In another era the prospect of a booming economy or even inflation might have come riding to the rescue. It’s easy to pretend more borrowing for spending is prudent when debt is falling as a share of a rapidly rising economy. We won’t dwell on the fact that, as Gordon Brown well understood, an often used chancellor’s conjuring trick is increasing public spending to make the economy look bigger. As statisticians know, public spending is part of the formula for GDP.

In fact the public sector finances have performed better than the Office for Budget Responsibility (OBR) expected this year. This is in part because last year’s forecasts were even gloomier. Increases in tax receipts above forecasts have meant that the Chancellor has had to borrow less than expected.

Consequently he went into this budget with perhaps as much as £13bn more fiscal headroom than expected. While it is a mistake to think of this as a windfall: rates of growth forecast for the next five years are still low by historical measures, it does mean he can borrow and spend more and still hit his self-imposed fiscal target.

So has the Chancellor pulled off his conjuring trick?

At first sight he has tried to address a range of significant demands on the public purse. He has allocated the first £2bn of the pledge to increase NHS funding by £20bn by the end of the Parliament.

He has announced more money for improvements to motorways and trunk roads plus an additional £420m for potholes, though this is most likely an allocation of money already in the National Infrastructure Plan.

The Armed forces will receive an additional £1bn for this year and next, with £160m for counter terrorism police, £800m for Adult Social Care, and £60m to plan more trees in town and country. Added to this he plans to temporarily cut his revenues by cutting business rates for business premises with a rateable value of less than £51,000 by a third.

However, this was not quite a spending spree… most of the big decisions about future public spending have been pushed off until next year’s spending review.
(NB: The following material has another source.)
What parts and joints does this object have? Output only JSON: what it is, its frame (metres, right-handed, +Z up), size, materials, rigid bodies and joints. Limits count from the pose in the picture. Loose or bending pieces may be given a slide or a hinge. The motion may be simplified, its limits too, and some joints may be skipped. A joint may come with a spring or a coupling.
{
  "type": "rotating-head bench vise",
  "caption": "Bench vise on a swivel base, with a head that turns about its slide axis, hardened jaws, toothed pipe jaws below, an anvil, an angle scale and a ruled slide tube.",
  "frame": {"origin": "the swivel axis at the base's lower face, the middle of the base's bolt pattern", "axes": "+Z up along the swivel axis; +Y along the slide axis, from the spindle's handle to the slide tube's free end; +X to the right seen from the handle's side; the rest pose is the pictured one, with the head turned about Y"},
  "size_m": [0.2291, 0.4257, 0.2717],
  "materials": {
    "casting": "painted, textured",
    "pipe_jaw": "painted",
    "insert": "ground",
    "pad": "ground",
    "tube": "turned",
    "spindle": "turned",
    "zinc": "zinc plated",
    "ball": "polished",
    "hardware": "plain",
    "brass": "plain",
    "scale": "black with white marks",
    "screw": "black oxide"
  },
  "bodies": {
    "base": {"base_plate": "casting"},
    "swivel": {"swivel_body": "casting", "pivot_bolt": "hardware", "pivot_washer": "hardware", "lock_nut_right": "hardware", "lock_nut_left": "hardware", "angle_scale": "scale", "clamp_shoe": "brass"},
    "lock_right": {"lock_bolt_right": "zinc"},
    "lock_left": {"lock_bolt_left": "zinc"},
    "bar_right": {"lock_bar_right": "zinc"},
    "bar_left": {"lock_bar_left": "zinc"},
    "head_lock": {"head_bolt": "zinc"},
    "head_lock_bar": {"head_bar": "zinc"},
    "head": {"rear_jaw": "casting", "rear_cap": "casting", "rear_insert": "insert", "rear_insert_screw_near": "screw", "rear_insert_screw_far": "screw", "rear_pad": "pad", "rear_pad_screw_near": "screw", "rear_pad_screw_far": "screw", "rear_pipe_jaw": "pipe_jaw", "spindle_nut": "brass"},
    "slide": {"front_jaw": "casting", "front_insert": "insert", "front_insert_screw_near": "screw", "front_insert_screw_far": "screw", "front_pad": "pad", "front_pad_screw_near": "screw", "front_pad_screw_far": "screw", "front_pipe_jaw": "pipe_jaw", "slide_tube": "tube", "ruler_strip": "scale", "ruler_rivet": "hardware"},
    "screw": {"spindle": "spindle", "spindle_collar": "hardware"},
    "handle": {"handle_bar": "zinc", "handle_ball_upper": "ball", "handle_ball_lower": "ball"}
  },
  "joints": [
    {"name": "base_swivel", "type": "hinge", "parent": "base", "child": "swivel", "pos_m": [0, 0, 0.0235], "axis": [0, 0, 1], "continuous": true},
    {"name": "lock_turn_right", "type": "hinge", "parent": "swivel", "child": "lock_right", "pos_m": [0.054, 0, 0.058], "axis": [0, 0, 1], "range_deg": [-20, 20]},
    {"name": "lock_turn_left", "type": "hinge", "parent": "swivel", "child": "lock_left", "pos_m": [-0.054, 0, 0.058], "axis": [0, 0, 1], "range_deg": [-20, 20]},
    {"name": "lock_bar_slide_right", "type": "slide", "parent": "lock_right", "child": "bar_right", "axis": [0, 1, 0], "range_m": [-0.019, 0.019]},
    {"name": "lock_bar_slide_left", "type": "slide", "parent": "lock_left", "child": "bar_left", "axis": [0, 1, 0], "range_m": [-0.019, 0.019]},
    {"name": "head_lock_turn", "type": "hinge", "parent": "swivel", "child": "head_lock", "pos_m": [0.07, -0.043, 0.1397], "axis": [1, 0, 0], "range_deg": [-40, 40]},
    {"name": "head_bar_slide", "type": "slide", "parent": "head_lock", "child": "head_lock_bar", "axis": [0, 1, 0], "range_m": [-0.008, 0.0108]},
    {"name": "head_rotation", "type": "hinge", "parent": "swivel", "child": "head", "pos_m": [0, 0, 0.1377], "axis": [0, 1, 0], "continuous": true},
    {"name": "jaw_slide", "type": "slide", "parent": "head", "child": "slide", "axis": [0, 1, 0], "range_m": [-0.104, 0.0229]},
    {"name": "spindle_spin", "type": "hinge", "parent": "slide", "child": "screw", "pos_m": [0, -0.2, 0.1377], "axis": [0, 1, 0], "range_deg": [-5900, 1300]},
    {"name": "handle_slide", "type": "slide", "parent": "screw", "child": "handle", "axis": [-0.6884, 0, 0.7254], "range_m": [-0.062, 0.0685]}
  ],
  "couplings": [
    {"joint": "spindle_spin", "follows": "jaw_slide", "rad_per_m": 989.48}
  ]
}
The other conjurer’s trick has been to talk less and less about returning the public finances to surplus and push out a little further the date by which the deficit will turn to surplus, if indeed it ever does.

With insufficient political leeway to raise the headline rates of income tax or VAT, corporation tax held low to encourage industry wary of the consequences of Brexit, and commitments to keep fuel duty and some alcohol duties frozen, the Chancellor has mostly chosen to live within his means than engage in significant tax-raising measures. More will be done to tackle tax avoidance and a new UK digital services business tax will apply from 2020. However, both are forecast to raise only relatively modest amounts.

The most eye-catching and significant use of his fiscal headroom was to announce the increase of income thresholds of £12,500 for the basic rate and £50,000 for the higher rate a year earlier than planned in 2019 rather than 2020. He has however, been careful to build himself some wriggle room by insisting that this budget is contingent on a Brexit deal. All deals are most likely to be off if the UK leave the EU next March without an agreement. 

What the Chancellor has managed in his flurry of small announcements is the conjurer’s trick of diverting the eye away from an underlying financial position that remains extremely challenging. The National Debt is now approximately £1.8 trillion or 84% of GDP.

The most recent and more comprehensive Whole of Government Accounts (WGA) shows that total public liabilities have reached £4.3tn or 214% of GDP. The £2.4bn net liabilities of government are now roughly three times the government’s annual income and economic growth the government relies on to pay them has still not returned to pre-financial crisis levels.

In reality any headroom the Chancellor might have or any Brexit "dividend" is likely to be more than swallowed up by the demands on public spending. This was a budget from a government with insufficient political capital to significantly increase taxation and having to limit its spending accordingly. Austerity might be due to ‘end’ in next year’s spending review, but the reality is the need for continued efficiency and belt tightening in government is not going to go away anytime soon.